------ DATASET ENTRIES

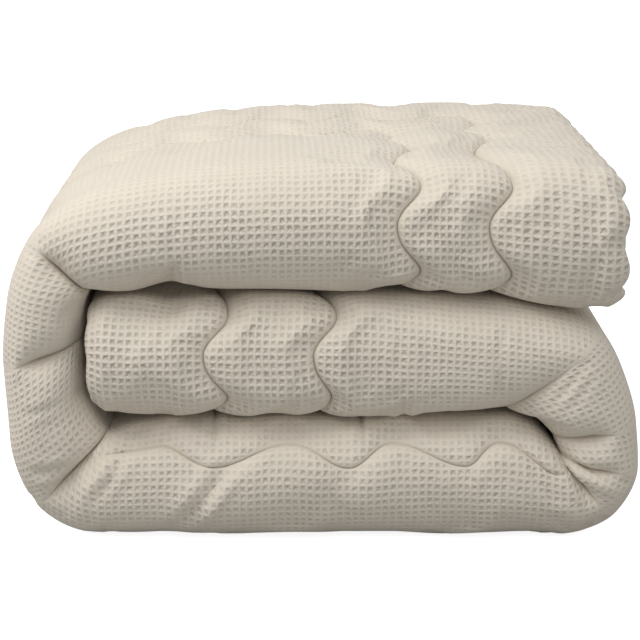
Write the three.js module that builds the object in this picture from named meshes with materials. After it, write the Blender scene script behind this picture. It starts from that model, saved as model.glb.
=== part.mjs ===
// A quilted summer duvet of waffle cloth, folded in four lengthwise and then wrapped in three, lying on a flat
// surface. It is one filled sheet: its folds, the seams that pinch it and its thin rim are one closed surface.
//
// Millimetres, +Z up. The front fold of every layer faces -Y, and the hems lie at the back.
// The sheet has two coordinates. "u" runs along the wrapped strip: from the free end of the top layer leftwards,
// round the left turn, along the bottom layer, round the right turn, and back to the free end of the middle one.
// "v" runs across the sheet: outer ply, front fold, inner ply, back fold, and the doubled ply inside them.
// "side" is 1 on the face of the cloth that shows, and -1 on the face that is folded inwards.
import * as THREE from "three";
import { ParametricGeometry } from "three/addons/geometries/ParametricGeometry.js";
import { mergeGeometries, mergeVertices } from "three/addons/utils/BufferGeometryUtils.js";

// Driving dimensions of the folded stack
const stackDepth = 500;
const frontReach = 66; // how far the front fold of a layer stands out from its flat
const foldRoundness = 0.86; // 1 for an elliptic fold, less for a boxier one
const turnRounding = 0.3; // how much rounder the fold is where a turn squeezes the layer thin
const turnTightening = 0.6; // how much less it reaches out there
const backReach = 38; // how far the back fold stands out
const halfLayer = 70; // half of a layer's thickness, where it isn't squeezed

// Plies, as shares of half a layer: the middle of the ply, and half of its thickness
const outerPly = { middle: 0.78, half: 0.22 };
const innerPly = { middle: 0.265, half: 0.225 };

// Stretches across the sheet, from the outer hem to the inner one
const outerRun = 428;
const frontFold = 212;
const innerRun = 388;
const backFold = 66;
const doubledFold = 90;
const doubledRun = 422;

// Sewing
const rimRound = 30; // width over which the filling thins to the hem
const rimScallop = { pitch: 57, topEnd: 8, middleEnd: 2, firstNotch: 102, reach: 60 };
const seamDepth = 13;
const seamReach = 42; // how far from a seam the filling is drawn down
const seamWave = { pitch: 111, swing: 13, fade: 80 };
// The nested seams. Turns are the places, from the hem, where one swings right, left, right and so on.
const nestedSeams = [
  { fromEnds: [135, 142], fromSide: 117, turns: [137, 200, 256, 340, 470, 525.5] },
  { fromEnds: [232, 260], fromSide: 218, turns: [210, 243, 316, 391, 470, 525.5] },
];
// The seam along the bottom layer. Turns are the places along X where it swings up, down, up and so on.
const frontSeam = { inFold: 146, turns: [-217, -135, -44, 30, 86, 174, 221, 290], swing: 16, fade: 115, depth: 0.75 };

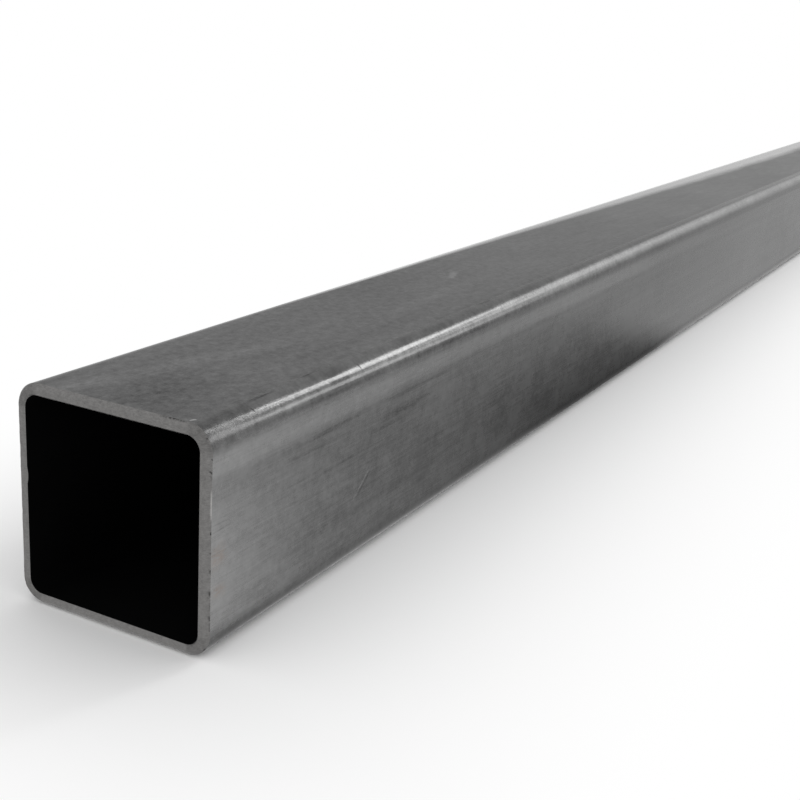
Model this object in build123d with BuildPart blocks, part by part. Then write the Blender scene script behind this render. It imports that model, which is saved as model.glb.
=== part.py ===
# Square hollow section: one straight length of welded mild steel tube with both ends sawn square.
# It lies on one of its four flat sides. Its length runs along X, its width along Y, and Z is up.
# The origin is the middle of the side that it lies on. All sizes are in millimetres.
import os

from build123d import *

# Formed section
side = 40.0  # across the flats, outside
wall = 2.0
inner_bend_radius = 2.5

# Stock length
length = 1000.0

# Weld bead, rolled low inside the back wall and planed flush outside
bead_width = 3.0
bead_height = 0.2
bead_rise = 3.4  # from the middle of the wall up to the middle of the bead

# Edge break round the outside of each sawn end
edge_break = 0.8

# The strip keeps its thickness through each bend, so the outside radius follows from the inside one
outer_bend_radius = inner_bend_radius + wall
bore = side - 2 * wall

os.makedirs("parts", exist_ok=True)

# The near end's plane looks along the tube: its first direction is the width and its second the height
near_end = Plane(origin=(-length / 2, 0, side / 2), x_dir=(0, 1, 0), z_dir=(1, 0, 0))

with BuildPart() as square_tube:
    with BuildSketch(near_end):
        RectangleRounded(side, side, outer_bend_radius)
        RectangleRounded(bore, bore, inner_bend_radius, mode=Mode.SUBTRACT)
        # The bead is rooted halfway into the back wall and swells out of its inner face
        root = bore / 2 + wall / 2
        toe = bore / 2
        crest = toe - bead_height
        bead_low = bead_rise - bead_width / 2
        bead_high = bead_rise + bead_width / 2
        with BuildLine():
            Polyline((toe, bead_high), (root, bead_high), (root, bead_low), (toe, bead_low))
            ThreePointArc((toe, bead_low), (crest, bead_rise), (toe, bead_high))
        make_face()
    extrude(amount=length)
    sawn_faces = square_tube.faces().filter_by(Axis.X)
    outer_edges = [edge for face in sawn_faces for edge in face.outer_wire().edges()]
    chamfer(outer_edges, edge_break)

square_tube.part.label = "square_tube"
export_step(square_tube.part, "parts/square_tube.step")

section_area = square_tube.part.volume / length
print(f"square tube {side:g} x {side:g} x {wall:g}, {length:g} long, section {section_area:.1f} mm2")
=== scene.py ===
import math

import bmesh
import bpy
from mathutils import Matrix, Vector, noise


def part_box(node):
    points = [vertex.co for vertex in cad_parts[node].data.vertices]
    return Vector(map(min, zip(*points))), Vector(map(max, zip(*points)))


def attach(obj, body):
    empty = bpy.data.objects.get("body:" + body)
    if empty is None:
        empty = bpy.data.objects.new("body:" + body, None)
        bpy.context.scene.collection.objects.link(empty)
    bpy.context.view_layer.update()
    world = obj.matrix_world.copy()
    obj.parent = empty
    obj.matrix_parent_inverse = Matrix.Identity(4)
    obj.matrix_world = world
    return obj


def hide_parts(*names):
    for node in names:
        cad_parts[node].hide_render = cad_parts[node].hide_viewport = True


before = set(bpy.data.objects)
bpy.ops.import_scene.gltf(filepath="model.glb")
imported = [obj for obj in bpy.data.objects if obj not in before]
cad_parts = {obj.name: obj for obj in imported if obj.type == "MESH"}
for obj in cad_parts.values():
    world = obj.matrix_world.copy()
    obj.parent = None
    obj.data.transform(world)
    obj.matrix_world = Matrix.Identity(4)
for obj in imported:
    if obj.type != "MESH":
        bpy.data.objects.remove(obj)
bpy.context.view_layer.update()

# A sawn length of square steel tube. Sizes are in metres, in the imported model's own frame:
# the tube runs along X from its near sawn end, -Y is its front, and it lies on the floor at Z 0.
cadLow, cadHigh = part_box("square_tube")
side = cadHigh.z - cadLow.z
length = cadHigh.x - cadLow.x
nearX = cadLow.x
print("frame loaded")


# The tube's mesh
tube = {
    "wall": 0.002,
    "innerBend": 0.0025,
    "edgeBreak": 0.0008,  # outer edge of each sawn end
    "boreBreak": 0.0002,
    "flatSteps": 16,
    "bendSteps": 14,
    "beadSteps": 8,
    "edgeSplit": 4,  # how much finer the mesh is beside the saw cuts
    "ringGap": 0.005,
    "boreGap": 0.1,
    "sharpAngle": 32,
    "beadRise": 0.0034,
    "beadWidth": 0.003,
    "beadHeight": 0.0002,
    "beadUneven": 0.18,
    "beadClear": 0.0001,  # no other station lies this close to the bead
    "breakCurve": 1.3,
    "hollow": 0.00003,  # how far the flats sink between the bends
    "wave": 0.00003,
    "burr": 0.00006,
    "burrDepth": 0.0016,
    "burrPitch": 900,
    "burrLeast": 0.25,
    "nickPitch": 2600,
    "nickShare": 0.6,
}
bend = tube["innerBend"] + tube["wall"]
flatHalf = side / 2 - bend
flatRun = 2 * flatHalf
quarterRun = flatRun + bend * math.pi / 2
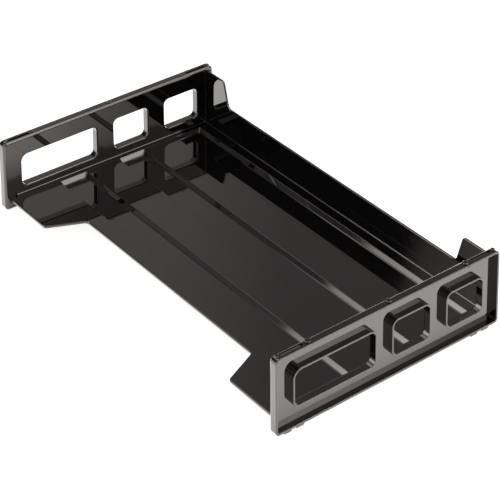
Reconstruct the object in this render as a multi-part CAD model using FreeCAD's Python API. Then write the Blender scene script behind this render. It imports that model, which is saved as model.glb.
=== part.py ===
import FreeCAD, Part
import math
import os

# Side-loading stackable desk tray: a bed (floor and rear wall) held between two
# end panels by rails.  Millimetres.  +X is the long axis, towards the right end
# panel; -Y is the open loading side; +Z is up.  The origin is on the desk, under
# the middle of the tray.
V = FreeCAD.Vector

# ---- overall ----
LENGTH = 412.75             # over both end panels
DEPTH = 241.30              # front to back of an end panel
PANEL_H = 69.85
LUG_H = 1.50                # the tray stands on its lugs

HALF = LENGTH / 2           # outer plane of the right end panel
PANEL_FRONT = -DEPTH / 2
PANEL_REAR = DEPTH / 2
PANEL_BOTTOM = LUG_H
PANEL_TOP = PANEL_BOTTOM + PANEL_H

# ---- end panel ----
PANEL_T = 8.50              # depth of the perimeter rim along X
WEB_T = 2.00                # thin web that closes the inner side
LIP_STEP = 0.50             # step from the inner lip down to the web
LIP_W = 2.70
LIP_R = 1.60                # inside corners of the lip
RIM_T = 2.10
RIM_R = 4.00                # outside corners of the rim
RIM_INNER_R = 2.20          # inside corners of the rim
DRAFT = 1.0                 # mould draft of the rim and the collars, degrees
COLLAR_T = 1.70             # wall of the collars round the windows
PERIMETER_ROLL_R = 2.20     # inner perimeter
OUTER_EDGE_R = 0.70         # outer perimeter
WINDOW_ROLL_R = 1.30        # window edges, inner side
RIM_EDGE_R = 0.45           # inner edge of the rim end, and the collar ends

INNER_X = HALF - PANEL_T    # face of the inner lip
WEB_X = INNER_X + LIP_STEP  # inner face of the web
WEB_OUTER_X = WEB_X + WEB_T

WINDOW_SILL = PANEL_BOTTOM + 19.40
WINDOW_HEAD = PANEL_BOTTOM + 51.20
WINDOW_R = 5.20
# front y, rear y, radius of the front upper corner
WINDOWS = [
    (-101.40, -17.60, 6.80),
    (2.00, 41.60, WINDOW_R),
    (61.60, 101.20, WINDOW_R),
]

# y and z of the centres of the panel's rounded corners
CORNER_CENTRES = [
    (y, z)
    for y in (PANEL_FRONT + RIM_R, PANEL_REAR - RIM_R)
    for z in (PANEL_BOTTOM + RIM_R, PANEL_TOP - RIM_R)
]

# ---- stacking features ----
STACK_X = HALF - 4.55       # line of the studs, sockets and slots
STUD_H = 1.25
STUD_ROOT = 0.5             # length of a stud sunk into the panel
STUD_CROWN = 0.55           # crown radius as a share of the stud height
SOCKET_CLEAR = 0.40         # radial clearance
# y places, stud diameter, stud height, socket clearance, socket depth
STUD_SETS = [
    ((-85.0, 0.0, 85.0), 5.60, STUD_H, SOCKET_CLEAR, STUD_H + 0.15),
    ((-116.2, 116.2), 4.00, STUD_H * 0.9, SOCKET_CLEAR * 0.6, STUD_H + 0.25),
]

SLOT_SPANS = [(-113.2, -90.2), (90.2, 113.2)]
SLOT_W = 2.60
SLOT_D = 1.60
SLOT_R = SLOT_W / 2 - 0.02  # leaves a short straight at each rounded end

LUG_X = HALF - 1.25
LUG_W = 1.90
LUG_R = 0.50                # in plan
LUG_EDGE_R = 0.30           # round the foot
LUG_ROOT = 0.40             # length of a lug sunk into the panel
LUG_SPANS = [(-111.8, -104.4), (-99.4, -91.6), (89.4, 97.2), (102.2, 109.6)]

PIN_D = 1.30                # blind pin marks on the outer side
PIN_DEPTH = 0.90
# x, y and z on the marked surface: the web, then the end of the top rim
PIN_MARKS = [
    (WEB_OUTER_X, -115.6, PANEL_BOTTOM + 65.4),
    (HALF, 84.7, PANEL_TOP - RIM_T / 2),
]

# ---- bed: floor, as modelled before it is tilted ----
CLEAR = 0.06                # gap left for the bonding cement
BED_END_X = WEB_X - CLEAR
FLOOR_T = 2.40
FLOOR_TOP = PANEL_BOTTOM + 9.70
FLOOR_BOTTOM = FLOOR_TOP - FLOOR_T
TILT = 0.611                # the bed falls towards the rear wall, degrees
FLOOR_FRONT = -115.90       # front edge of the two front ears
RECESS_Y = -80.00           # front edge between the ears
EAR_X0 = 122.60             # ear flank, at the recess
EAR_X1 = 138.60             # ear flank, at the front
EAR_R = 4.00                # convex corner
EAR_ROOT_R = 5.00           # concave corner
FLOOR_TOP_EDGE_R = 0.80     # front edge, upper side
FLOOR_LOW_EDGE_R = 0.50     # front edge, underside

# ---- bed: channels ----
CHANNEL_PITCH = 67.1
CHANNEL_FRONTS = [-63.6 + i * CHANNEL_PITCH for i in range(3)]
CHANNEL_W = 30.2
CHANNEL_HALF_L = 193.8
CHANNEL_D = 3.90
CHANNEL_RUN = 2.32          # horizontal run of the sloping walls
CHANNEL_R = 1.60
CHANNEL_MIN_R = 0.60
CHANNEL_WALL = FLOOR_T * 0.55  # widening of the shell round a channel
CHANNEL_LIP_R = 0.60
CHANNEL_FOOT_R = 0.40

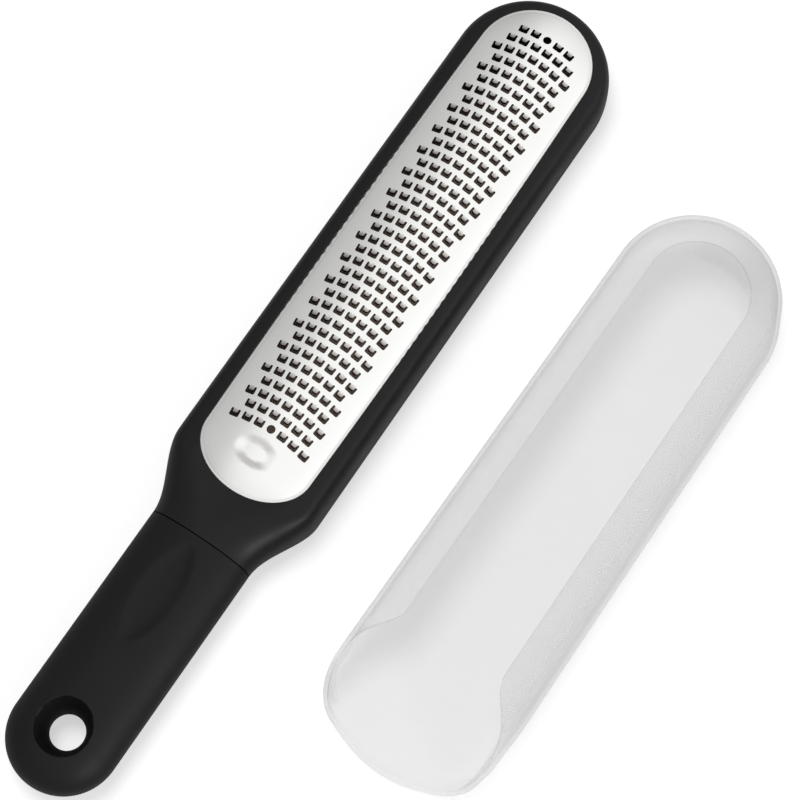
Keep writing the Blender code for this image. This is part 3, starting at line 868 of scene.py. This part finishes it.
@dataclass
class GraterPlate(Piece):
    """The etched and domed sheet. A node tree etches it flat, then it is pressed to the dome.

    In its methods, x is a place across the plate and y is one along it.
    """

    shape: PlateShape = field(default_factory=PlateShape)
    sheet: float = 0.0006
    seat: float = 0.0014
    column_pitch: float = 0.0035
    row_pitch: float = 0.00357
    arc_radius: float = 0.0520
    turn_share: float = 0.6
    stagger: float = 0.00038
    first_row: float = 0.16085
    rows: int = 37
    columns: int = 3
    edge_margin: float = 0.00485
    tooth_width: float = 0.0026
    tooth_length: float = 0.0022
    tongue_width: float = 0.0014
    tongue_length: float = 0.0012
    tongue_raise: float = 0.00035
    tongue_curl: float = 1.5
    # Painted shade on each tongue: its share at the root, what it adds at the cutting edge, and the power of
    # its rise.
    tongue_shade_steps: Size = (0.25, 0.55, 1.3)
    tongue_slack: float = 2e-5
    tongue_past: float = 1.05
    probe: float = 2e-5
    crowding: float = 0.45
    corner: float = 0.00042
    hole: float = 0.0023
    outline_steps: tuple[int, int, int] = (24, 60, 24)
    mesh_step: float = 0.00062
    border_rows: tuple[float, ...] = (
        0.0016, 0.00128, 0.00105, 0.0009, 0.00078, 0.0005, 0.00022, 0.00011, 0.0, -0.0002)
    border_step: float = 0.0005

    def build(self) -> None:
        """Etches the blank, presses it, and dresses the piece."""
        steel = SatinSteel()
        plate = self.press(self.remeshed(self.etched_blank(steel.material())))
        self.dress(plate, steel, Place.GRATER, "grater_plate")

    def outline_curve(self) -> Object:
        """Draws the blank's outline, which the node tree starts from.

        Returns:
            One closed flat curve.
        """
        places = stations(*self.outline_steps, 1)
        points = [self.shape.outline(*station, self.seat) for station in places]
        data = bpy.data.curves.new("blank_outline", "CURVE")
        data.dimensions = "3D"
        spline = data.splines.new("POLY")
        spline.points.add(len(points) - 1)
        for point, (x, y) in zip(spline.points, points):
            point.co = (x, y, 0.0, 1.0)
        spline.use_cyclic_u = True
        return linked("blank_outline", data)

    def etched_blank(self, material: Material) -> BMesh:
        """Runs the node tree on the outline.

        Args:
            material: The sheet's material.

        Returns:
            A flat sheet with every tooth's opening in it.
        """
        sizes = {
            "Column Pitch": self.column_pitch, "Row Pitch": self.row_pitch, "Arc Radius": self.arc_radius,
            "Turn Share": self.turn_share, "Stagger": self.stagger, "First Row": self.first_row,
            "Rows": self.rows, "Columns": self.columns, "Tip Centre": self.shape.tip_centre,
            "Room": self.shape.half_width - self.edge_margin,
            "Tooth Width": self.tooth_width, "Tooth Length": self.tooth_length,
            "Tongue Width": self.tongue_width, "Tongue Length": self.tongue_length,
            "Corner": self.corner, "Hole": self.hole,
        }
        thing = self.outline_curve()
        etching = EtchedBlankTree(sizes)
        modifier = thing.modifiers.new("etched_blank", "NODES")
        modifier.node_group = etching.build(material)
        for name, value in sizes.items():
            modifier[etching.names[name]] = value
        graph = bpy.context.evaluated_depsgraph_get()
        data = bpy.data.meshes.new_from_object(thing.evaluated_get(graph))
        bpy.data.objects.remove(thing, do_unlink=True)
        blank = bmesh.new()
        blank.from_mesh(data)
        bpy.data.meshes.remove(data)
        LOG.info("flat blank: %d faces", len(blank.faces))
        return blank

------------

Begin at the line containing "Keep writing the", end at the line containing "tree starts from.", and reproduce every line in that range exactly, both ends included.

REPLY =
Keep writing the Blender code for this image. This is part 3, starting at line 868 of scene.py. This part finishes it.
@dataclass
class GraterPlate(Piece):
    """The etched and domed sheet. A node tree etches it flat, then it is pressed to the dome.

    In its methods, x is a place across the plate and y is one along it.
    """

    shape: PlateShape = field(default_factory=PlateShape)
    sheet: float = 0.0006
    seat: float = 0.0014
    column_pitch: float = 0.0035
    row_pitch: float = 0.00357
    arc_radius: float = 0.0520
    turn_share: float = 0.6
    stagger: float = 0.00038
    first_row: float = 0.16085
    rows: int = 37
    columns: int = 3
    edge_margin: float = 0.00485
    tooth_width: float = 0.0026
    tooth_length: float = 0.0022
    tongue_width: float = 0.0014
    tongue_length: float = 0.0012
    tongue_raise: float = 0.00035
    tongue_curl: float = 1.5
    # Painted shade on each tongue: its share at the root, what it adds at the cutting edge, and the power of
    # its rise.
    tongue_shade_steps: Size = (0.25, 0.55, 1.3)
    tongue_slack: float = 2e-5
    tongue_past: float = 1.05
    probe: float = 2e-5
    crowding: float = 0.45
    corner: float = 0.00042
    hole: float = 0.0023
    outline_steps: tuple[int, int, int] = (24, 60, 24)
    mesh_step: float = 0.00062
    border_rows: tuple[float, ...] = (
        0.0016, 0.00128, 0.00105, 0.0009, 0.00078, 0.0005, 0.00022, 0.00011, 0.0, -0.0002)
    border_step: float = 0.0005

    def build(self) -> None:
        """Etches the blank, presses it, and dresses the piece."""
        steel = SatinSteel()
        plate = self.press(self.remeshed(self.etched_blank(steel.material())))
        self.dress(plate, steel, Place.GRATER, "grater_plate")

    def outline_curve(self) -> Object:
        """Draws the blank's outline, which the node tree starts from.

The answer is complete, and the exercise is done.